Feudo di Santa Tresa Janko Grillo 2005
The Grillo di Sicilia grape has a history as one of the leading players in Marsala, the fortified
wine once considered a rival to Spain's Sherry. Marsala is a shadow of what it once was
during its heyday of popularity in Britain, and like many indigenous grapes, Grillo lost
considerable esteem in the face of competition from international grape varieties. It seems,
however, that whenever a local grape shows signs of neglect or commoditization, a dedicated
group of winemakers comes along to rescue the child from the orphanage. As we know from
such efforts all over Italy, the results, which combine reverence for tradition with modern
winemaking equipment and techniques, are often better than the best efforts of the past.
The $13 Feudo di Santa Tresa Janko Grillo is certainly an example of this.

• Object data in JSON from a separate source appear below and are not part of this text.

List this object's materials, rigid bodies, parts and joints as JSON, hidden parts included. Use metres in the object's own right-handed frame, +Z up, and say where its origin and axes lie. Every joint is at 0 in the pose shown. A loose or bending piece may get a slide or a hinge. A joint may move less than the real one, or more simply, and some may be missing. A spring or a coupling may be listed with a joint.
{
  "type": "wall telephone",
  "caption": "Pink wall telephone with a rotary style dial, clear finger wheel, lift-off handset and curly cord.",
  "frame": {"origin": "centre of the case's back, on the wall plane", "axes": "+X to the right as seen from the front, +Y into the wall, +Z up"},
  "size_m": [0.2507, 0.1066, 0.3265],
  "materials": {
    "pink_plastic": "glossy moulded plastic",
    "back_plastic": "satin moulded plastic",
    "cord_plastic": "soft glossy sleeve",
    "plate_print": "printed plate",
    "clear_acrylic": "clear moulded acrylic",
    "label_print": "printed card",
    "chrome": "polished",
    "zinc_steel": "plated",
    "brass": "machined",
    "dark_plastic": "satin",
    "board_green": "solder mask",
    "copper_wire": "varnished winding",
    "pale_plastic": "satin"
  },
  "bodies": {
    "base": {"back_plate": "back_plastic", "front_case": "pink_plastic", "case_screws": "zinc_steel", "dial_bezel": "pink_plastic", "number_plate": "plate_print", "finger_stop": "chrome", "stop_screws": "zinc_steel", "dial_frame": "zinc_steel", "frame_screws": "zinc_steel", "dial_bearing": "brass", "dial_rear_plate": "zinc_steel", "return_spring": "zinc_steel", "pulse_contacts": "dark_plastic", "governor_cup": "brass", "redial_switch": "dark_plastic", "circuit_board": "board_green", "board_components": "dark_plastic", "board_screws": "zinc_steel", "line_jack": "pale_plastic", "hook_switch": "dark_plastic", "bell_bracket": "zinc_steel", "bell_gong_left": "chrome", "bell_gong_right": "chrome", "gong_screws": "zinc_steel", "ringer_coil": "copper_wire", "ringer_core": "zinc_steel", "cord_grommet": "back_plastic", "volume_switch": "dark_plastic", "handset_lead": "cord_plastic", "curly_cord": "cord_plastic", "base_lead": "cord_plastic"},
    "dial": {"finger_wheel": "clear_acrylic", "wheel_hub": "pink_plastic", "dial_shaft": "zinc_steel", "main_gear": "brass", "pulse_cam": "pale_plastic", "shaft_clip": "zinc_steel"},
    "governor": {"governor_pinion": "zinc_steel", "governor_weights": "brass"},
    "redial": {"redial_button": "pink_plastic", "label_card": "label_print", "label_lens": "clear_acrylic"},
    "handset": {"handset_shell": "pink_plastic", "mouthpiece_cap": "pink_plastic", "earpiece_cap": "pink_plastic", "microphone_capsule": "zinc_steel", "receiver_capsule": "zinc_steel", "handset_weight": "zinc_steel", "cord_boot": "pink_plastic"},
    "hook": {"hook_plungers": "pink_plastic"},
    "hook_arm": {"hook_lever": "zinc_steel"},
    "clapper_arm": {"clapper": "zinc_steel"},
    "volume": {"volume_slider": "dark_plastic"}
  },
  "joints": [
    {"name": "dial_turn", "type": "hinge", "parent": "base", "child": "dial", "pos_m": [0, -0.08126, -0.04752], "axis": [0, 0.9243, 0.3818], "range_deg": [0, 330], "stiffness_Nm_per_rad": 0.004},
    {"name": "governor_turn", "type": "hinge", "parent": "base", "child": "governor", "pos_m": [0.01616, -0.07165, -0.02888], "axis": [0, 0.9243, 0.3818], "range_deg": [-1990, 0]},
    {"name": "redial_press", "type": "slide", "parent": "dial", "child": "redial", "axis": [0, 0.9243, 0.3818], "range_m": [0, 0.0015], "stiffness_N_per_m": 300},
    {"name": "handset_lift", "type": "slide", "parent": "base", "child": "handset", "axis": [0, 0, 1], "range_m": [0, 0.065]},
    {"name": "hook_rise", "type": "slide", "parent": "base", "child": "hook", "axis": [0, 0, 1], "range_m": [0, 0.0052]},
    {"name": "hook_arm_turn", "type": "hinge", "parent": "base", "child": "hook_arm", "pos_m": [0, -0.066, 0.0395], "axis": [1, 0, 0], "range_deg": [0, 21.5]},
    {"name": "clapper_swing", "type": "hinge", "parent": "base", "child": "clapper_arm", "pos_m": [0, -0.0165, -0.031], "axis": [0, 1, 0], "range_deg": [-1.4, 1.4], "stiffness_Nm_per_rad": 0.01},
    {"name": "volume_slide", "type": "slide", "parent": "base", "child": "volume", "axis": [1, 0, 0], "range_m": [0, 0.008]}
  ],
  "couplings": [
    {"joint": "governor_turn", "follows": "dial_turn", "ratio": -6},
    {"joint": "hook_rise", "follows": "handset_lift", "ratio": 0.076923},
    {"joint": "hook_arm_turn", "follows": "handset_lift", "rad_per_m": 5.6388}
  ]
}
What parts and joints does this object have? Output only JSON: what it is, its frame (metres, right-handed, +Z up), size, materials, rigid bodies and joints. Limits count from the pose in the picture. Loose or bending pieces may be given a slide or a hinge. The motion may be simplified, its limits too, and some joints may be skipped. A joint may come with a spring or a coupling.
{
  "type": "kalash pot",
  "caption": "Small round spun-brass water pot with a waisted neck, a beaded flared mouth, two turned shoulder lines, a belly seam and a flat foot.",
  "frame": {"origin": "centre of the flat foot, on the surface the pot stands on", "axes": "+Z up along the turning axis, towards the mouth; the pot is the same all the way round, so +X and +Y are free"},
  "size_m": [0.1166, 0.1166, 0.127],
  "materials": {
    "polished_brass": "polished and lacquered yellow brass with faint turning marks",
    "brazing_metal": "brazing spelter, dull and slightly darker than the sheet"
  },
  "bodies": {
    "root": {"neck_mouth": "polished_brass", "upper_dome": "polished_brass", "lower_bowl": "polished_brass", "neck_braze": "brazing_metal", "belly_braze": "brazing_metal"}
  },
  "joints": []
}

Yields are kept intentionally low to guarantee quality. The grapes are picked when optimally ripe in the cool of early morning. Malolactic fermentation is avoided in order to conserve this wine's valuable acidity. The winemaker ages half the wine in oak barriques for two to three months, then ages both oaked and unoaked batches on their lees several additional months before final blending. The result pours from the bottle a golden straw with interesting greenish tinges. This is aromatic wine, with its own proud character.
The wine has an extremely open nose presenting peach, some stone, apricot, mango, pineapple and floral honeysuckle notes. The fruit notes on the nose seem to reflect the entire fruit and not just the pulp: the oils from the skin, the blossoms, the full panoply of the fruit ripeness. These are warm summer notes I color yellow and orange.

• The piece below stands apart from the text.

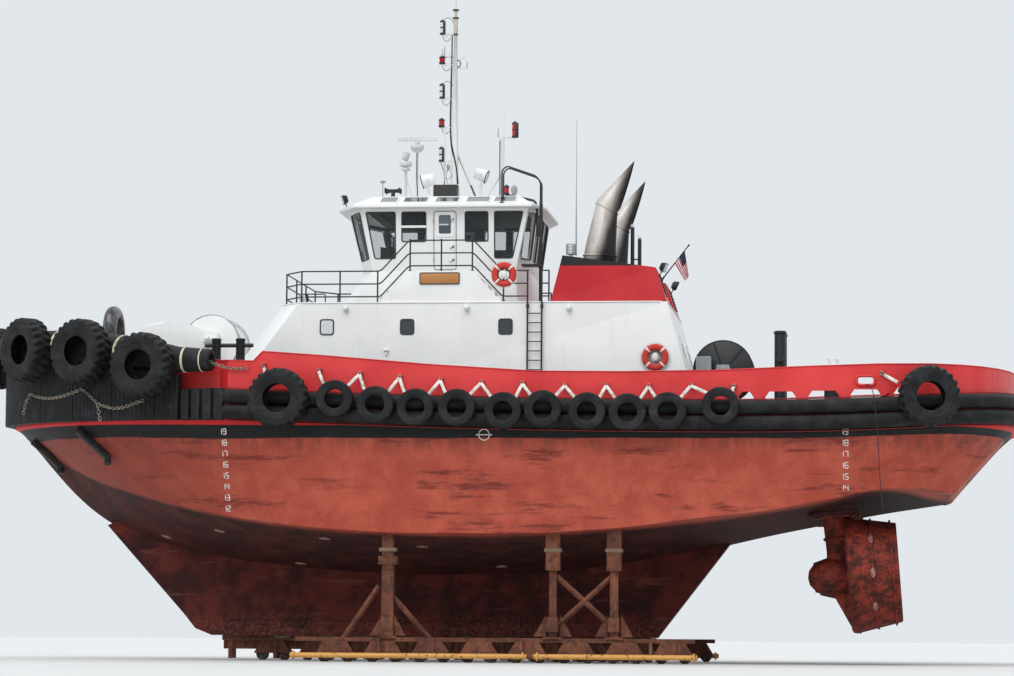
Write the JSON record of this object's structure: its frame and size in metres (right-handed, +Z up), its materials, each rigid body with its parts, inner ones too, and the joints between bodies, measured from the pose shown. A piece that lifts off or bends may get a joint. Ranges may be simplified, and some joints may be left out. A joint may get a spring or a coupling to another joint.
{
  "type": "harbour tugboat",
  "caption": "Harbour tug with azimuth thrusters, tyre and tube fenders, wheelhouse, mast, twin exhausts and winches, standing on a bogie cradle.",
  "frame": {"origin": "on the floor under the middle of the tug's overall box", "axes": "+X along the hull to the bow, +Y to port, +Z up"},
  "size_m": [31.1796, 14.041, 19.7],
  "materials": {
    "hull_paint": "weathered antifouling and red enamel",
    "keel_paint": "dull dark antifouling",
    "red_enamel": "semi-gloss red enamel",
    "white_enamel": "semi-gloss white enamel",
    "fender_rubber": "weathered black rubber",
    "tyre_rubber": "worn black tyre",
    "black_paint": "satin black paint",
    "exhaust_steel": "heat-tinted stainless steel",
    "grey_paint": "satin grey paint",
    "rusty_steel": "rusty brown steel",
    "bronze": "dull bronze",
    "staple_steel": "polished grey steel"
  },
  "bodies": {
    "tug": {"hull": "hull_paint", "skeg": "keel_paint", "bulwark": "red_enamel", "side_fender_upper": "fender_rubber", "side_fender_lower": "fender_rubber", "bow_fender_ribbed": "fender_rubber", "bow_fender_roll": "fender_rubber", "bow_tyre_center": "tyre_rubber", "deckhouse": "white_enamel", "wheelhouse_base": "white_enamel", "wheelhouse_walls": "white_enamel", "wheelhouse_roof": "white_enamel", "wheelhouse_console": "grey_paint", "rails": "black_paint", "roof_ladder": "black_paint", "mast": "white_enamel", "aft_mast": "white_enamel", "radar_post": "white_enamel", "dome_aerial": "white_enamel", "searchlight_port_base": "white_enamel", "searchlight_starboard_base": "white_enamel", "bow_winch_frame": "white_enamel", "tow_staple": "staple_steel", "aft_reel_frame": "grey_paint", "tow_bitt": "black_paint", "mushroom_vent": "grey_paint", "cradle_keel_row": "rusty_steel", "cradle_row_port": "rusty_steel", "cradle_row_starboard": "rusty_steel", "fender_pads_port": "fender_rubber", "side_tyre_fore_port": "tyre_rubber", "side_tyre_aft_port": "tyre_rubber", "tyre_string_port": "tyre_rubber", "funnel_port": "red_enamel", "exhaust_port": "exhaust_steel", "bow_bitts_port": "black_paint", "bow_tyre_1_port": "tyre_rubber", "bow_tyre_2_port": "tyre_rubber", "bow_tyre_3_port": "tyre_rubber", "fender_pads_starboard": "fender_rubber", "side_tyre_fore_starboard": "tyre_rubber", "side_tyre_aft_starboard": "tyre_rubber", "tyre_string_starboard": "tyre_rubber", "funnel_starboard": "red_enamel", "exhaust_starboard": "exhaust_steel", "bow_bitts_starboard": "black_paint", "bow_tyre_1_starboard": "tyre_rubber", "bow_tyre_2_starboard": "tyre_rubber", "bow_tyre_3_starboard": "tyre_rubber"},
    "thruster_port_body": {"thruster_port": "hull_paint"},
    "thruster_starboard_body": {"thruster_starboard": "hull_paint"},
    "propeller_port_body": {"propeller_port": "bronze"},
    "propeller_starboard_body": {"propeller_starboard": "bronze"},
    "radar_scanner_body": {"radar_scanner": "white_enamel"},
    "searchlight_port_body": {"searchlight_port": "white_enamel"},
    "searchlight_starboard_body": {"searchlight_starboard": "white_enamel"},
    "bow_winch_drum_body": {"bow_winch_drum": "white_enamel"},
    "aft_reel_body": {"aft_reel": "black_paint"},
    "wheelhouse_door_port_body": {"wheelhouse_door_port": "white_enamel"},
    "wheelhouse_door_starboard_body": {"wheelhouse_door_starboard": "white_enamel"}
  },
  "joints": [
    {"name": "thruster_port_steering", "type": "hinge", "parent": "tug", "child": "thruster_port_body", "pos_m": [-10.08225, 3.2, 2.5], "axis": [0.075, 0, 0.9972], "continuous": true},
    {"name": "propeller_port_shaft", "type": "hinge", "parent": "thruster_port_body", "child": "propeller_port_body", "pos_m": [-10.64067, 3.2, 2.54199], "axis": [0.9972, 0, -0.075], "continuous": true},
    {"name": "wheelhouse_door_port_hinge", "type": "hinge", "parent": "tug", "child": "wheelhouse_door_port_body", "pos_m": [1.64575, 2.37313, 12.21], "axis": [0, -0.093, -0.9957], "range_deg": [0, 95]},
    {"name": "thruster_starboard_steering", "type": "hinge", "parent": "tug", "child": "thruster_starboard_body", "pos_m": [-10.08225, -3.2, 2.5], "axis": [0.075, 0, 0.9972], "continuous": true},
    {"name": "propeller_starboard_shaft", "type": "hinge", "parent": "thruster_starboard_body", "child": "propeller_starboard_body", "pos_m": [-10.64067, -3.2, 2.54199], "axis": [0.9972, 0, -0.075], "continuous": true},
    {"name": "wheelhouse_door_starboard_hinge", "type": "hinge", "parent": "tug", "child": "wheelhouse_door_starboard_body", "pos_m": [1.64575, -2.37313, 12.21], "axis": [0, -0.093, 0.9957], "range_deg": [0, 95]},
    {"name": "radar_scanner_turn", "type": "hinge", "parent": "tug", "child": "radar_scanner_body", "pos_m": [2.43775, 0.5, 15.28], "axis": [0, 0, 1], "continuous": true},
    {"name": "searchlight_port_pan", "type": "hinge", "parent": "tug", "child": "searchlight_port_body", "pos_m": [2.00775, 1.15, 13.79], "axis": [0, 0, 1], "range_deg": [-170, 170]},
    {"name": "searchlight_starboard_pan", "type": "hinge", "parent": "tug", "child": "searchlight_starboard_body", "pos_m": [0.72275, -1.15, 14.255], "axis": [0, 0, 1], "range_deg": [-170, 170]},
    {"name": "bow_winch_drum_turn", "type": "hinge", "parent": "tug", "child": "bow_winch_drum_body", "pos_m": [8.51775, 0, 9.35], "axis": [0, 1, 0], "continuous": true},
    {"name": "aft_reel_turn", "type": "hinge", "parent": "tug", "child": "aft_reel_body", "pos_m": [-6.67225, 0, 8.54], "axis": [0, 1, 0], "continuous": true}
  ]
}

On the palate the mélange is pleasant indeed. The stone minerality is the friendly sort and so is the acidity which, though lasting, is not puckering or prickly. The peach, apricot, honeysuckle and tropical mango and pineapple from the nose continue on the palate with new contributions from citrus in the form of lemon and grapefruit. The apricot is the tasteful leader of the bunch, bringing in reinforcements that add plump dried apricot to the fresh.
This wine is very well balanced with a fresh mouthfeel, good body, and stimulating flavors. Its best feature, however, is the quality of the finish. The apricot remains the surviving fruit, and this combines with floral and stone notes and refreshing citrus peel bitterness for a truly successful conclusion.
While many wines from lesser-known indigenous grapes present aromatic profiles that take
some getting used to, this Grillo, though unique in its own way, promises an experience most
white wine drinkers will be able to enjoy.
Truly aromatic grapes need a careful hand to yield a fine wine, but in the final analysis, a wine should be more than an acidulated liquid designed to wash down food.